I know I am still learning and growing.
I no longer choose to buy into another’s pain; especially when their pain is projected onto me, as if I did something or didn’t do something to cause the hurt. I do not have the power to knock down or to build up a person. Only source and a person’s own self can affect the spirit. I do have the power to love, and in this love to bring wholeness to self. Everyone has a choice to accept what he or she thinks I am saying or to reject it. To take in what he or she interprets as my truth or to decline. To say thank you and receive or say thank you, but no thanks. In this way, ultimately it is the receiver’s choice to determine what he or she takes in. I choose to take in all as truth and none as truth. I choose not to pick and choose. Unless someone is speaking from a place of fear, then I typically, when aware, politely decline. I prefer not to take on another’s fear-projection.
I believe there are only two roots: Love or Fear. All truth grows from there. Take a fruit off of the branch and examine it for what the fruit is. Rotten equals Fear. Ripe equals Love. One can tell much from the end product. Take the final outcome and drive backwards to the root. Where there is pain, there was fear to begin with manifested in false-love—illusion. Where there is mutual healing, there is love—the only existence.
Again this is my temporary truth.
My personal interpretation that assists me:
What true friendship is: Unconditional love.
What unconditional love is: Love without want, need, perimeters and/or expectations.
What want and needs are: Self-based, ego-centered desires that one thinks will make him or her happy. Also known as illusions and/or the path to suffering.
What perimeters are: Rigidness and separation; the judge emerging to decide if another has been deemed sufficient in their actions.
What unconditional loving friendship isn’t: All relations not based on unconditional love; in other words, all relations based on conditional, false-love, aka fear.
What unconditional love is not: False-love, also known as fear.
What fear is: An illusion often manifested in various actions and/or emotions that aren’t stemmed from love.
All false-love breeds fear and pain; all true love breeds more love. This true love can lead to spontaneous awakening and healing.
When one does not feel unconditional love, either the giver is loving with false-love or the receiver is misinterpreting the gift of genuine love.
This is not love: Expectations, martyrdom, fear-based desire, giving to receive, condition based giving, imagined selfless-giving, self-projection, owning, self-based desire, deeming one special or above the rest, caring more about self than other or caring more about other than self, blame, self-loathing in the name of love, fearing the future, needs based on outcome.
In love there is no hurt.
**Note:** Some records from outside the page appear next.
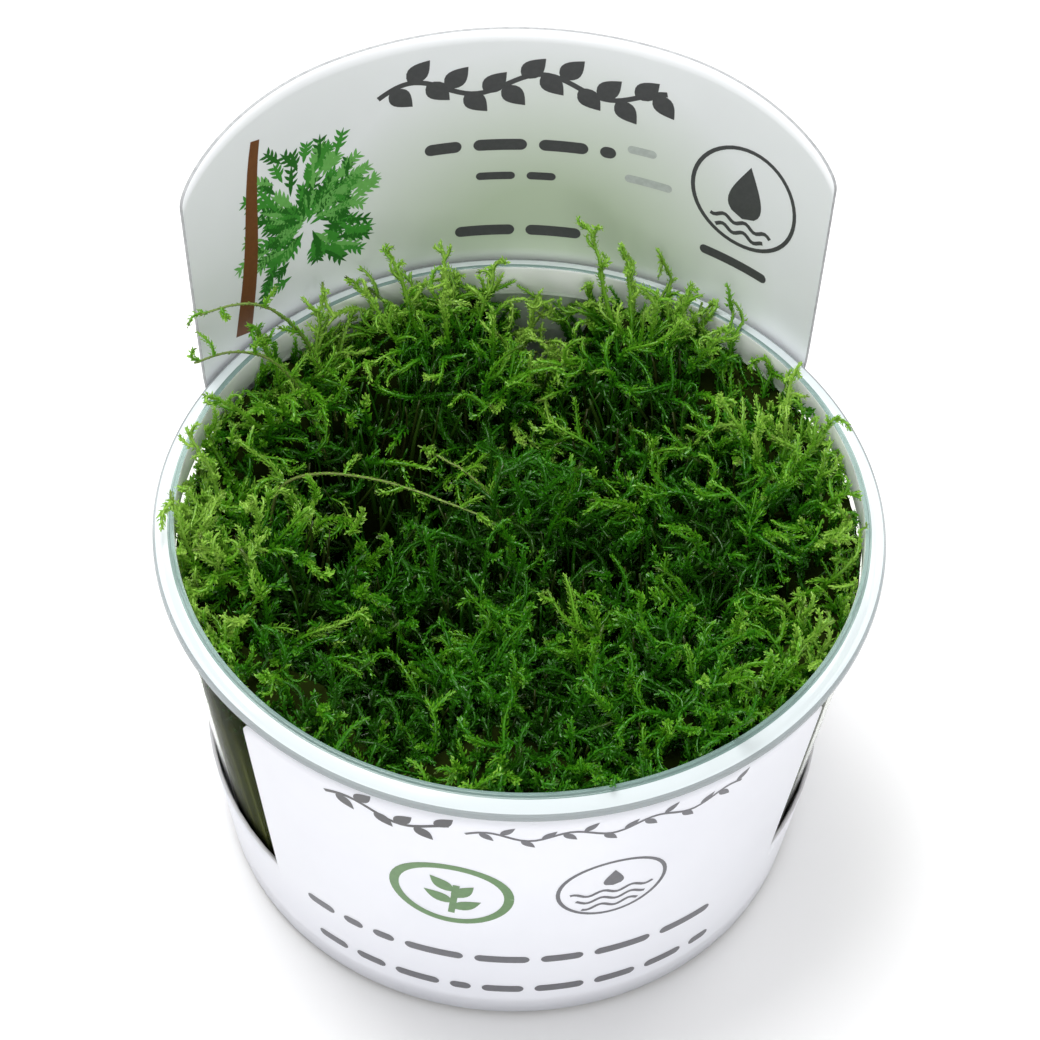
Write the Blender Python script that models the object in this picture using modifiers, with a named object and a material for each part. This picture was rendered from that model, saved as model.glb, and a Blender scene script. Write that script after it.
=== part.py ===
"""Spiky moss grown from tissue culture, in its clear cup with a printed card sleeve.

The cup stands on z = 0 with its axis on the Z axis. The front of the cup faces -Y and the header of
the sleeve stands behind, towards +Y. All sizes are in metres.
"""

from math import acos, atan2, cos, exp, pi, radians, sin, sqrt

import bmesh
import bpy
import numpy as np
from mathutils import Vector

# Cup
BASE_RADIUS = 0.04125
WALL_SLOPE = 0.125
FLANGE_RADIUS = 0.050
FLANGE_EDGE_Z = 0.0593
FLANGE_EDGE_DROP = 0.0010
CREST_RADIUS = 0.0469
CREST_Z = 0.0606
NECK_RADIUS = 0.0470
LEDGE_Z = 0.0554
LEDGE_RADIUS = 0.0467
FLOOR_THICKNESS = 0.0012
INNER_BASE_RADIUS = 0.0404
INNER_ROUND = 0.0020
FOOT_ROUND = 0.0012
NECK_STEP = 0.0004
CREST_ROUND = 0.0004
FLANGE_ROUND = 0.0004
FLANGE_FILLET = 0.0003
CUP_STEPS = 60

# Card sleeve
CARD_THICKNESS = 0.0005
CARD_GAP = 0.0003
CARD_FOOT_Z = 0.0008
BAND_TOP_Z = 0.0185
PANEL_TOP_Z = 0.0573
PANEL_CENTRE = radians(5.5)
PANEL_HALF_WIDTH = radians(51.5)
PANEL_CORNER = 0.0040
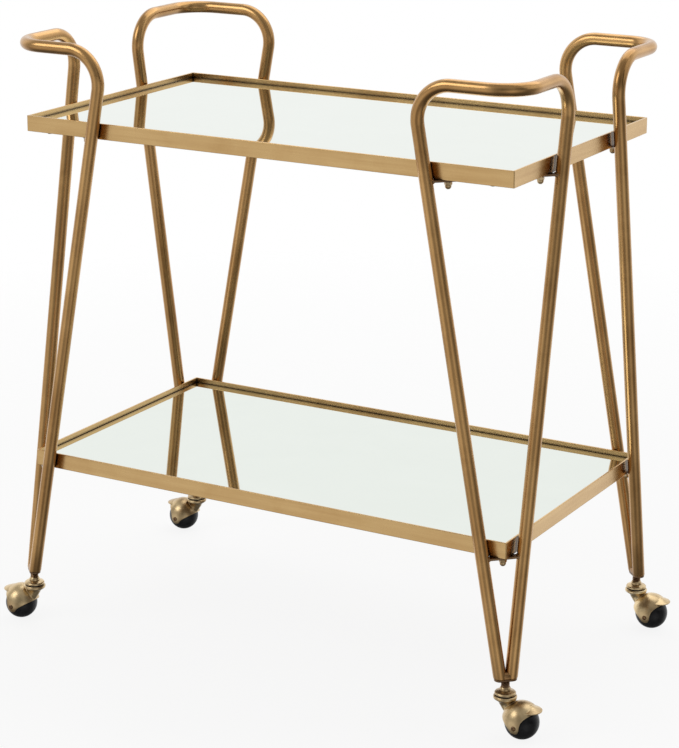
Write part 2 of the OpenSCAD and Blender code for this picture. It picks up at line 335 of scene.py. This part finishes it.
class Material(Nodes):
    """A material's node tree, with its Principled shader."""

    def __init__(self, name):
        self.material = bpy.data.materials.new(name)
        self.material.use_nodes = True
        super().__init__(self.material.node_tree)
        self.shader = self.tree.nodes["Principled BSDF"]

    def set(self, **values):
        """Feeds the shader's inputs, named with underscores for spaces."""
        for key, value in values.items():
            self.feed(self.shader.inputs[key.replace("_", " ")], value)


def antique_brass(name, light, dark, roughness, streaks=0.5, coat=0.4, reach=8 * MM,
                  recess=((0.2, 0.45), (0.7, 1.0)), edge_highlight=0.0):
    """Antique brass finish: brown gold in soft lengthwise streaks and clouds, with a trace of the
    rubbing along the bar, and darker in the recesses by painted shade, with a little patina. recess
    pairs openness, felt over reach, with the tone of that painted shade. The last argument lightens
    the convex edges as a painted highlight."""
    n = Material(name)
    patch = n.noise(n.coords(), scale=15, detail=5, rough=0.55, distortion=0.5)
    fleck = n.noise(n.coords(), scale=320, detail=4, rough=0.6)
    line = n.noise(n.coords((9, 700, 700), "grain"), scale=1, detail=3, rough=0.6)
    broad = n.noise(n.coords((5, 130, 130), "grain"), scale=1, detail=4, rough=0.5)
    tone = n.math("ADD", n.math("MULTIPLY", patch, 1 - streaks), n.math("MULTIPLY", broad, streaks))
    tone = n.math("ADD", tone, n.span(fleck, -0.05, 0.05))
    tone = n.math("ADD", tone, n.span(line, -0.04, 0.04))
    middle = tuple((a + b) / 2 for a, b in zip(light, dark))
    metal = n.ramp(tone, [(0.34, dark), (0.49, middle), (0.64, light)])
    # ambient occlusion darkens the recesses: painted shade, with a little patina
    hollow = n.add("ShaderNodeAmbientOcclusion", samples=6)
    hollow.inputs["Distance"].default_value = reach
    recess_shade = [(openness, (level, level ** 1.2, level ** 1.45)) for openness, level in recess]
    metal = n.mix(1.0, metal, n.ramp(hollow.outputs["AO"], recess_shade), "MULTIPLY")
    # painted highlight: pale colour on the convex edges, where light catches the rims
    if edge_highlight:
        edge = n.span(n.add("ShaderNodeNewGeometry").outputs["Pointiness"], 0.0, edge_highlight, 0.53, 0.60)
        metal = n.mix(edge, metal, (0.98, 0.86, 0.62))
    worn = n.span(patch, roughness - 0.04, roughness + 0.05, 0.3, 0.7)
    rub = n.math("ADD", n.span(line, -0.04, 0.04), worn)
    fine = n.bump(line, 0.04 * MM, 0.03)
    n.set(Base_Color=metal, Metallic=1.0, Roughness=rub, Coat_Weight=coat, Coat_Roughness=0.2,
          Normal=n.bump(fleck, 0.04 * MM, 0.03, fine))
    return n.material


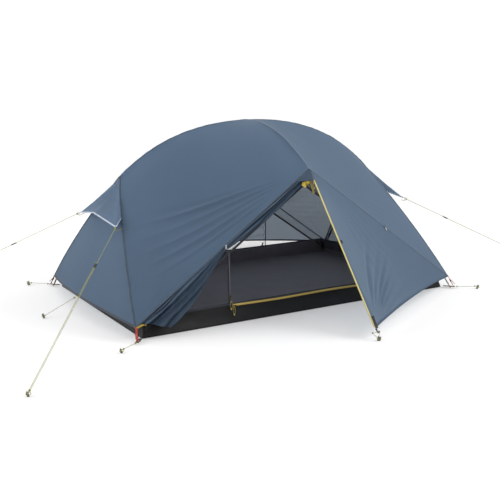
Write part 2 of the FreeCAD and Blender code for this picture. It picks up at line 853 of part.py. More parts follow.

All pain is self-inflicted.
Indicators of false-love:
Look at what a giving, loving, caring person I am, why can’t you love me like I love you?
I sacrifice for you, why can’t you sacrifice for me?
I am not good enough to be your friend.
You aren’t enough.
You should do this…
You disappointed me.
You won’t/don’t love me.
If you loved me, you would….
If you do this it will all be better.
You are the best person in the world.
You are hurting me.
People can have a mutual loving relationship based on unconditional love with moments of neediness and pain; unconditional love can fluctuate just like the seasons. No one is expected to be a perfect anything. Especially not a perfect lover or perfect friend. To suggest so, would be automatic judgment and separation. However healing happens when one starts to recognize his or her actions based on fear. Then self-healing can begin to take place in the one. After the one self has begun the healing process, the other in the friendship, noting the changes in his/her friend, will either continue in a state of fear, fight the change before also seeking self-understanding, or naturally seek out the friendship to heal in a way reflected in the healed or healing friend. In this way conditional love can bring both parties to pure love based on unconditional love.
If both partners are not ready, strong, and compassionate about growth and self-awareness, blame and jealousy quickly arises and the friendship may end. Yet, being this was a friendship based on false-love the illusion is what ends, not the friendship. This enables both to be free. One to go on to further unconditional love and the other to decide to remain in denial, suffering, and repeated pain or to seek out self-love. No one is right or wrong, better or worse; they are where they are.
In some cases someone who has learned self-love will be in a friendship with someone with conditional-based love. In this instant the person who continues to love unconditionally, despite the other’s projections, demands, and needs, can reflect back the ideal form of love and in this way transform the other trapped in a pain cycle.
True love heals when one capable of unconditional love simply is.
Again my temporary truth.
Strong indicators of conditional false-love:
No desire to celebrate a friend’s successes.
Not wanting to share the friendship with anyone else.
Thinking you are the best and/or only person for that person.
Changing actions or making decisions in an attempt to gain attention.
Obsessing about the person.
Thinking you are responsible for a friend’s growth, success, triumph, or accomplishments.
Thinking you are a person’s savior, teacher, protector, or safety.
Giving self-credit for another’s joy.
Thinking you have the answers another seeks and needs.
Thinking you were used, abused, or mistreated.
Jealousy of other people in the friend’s life.
Judging and putting down a friend’s friends.
Evaluating a friend’s choices, behaviors, mannerisms, and way of being.
Feeling the need to set a friend straight, so he can see your way.
Secretly or overtly harboring feelings of hurt and a sense of abandonment about the relationship.
Talking to someone about a friendship using harmful words about the friend.
How friendship appears:
A reflection of the love a person holds about his or her inner self.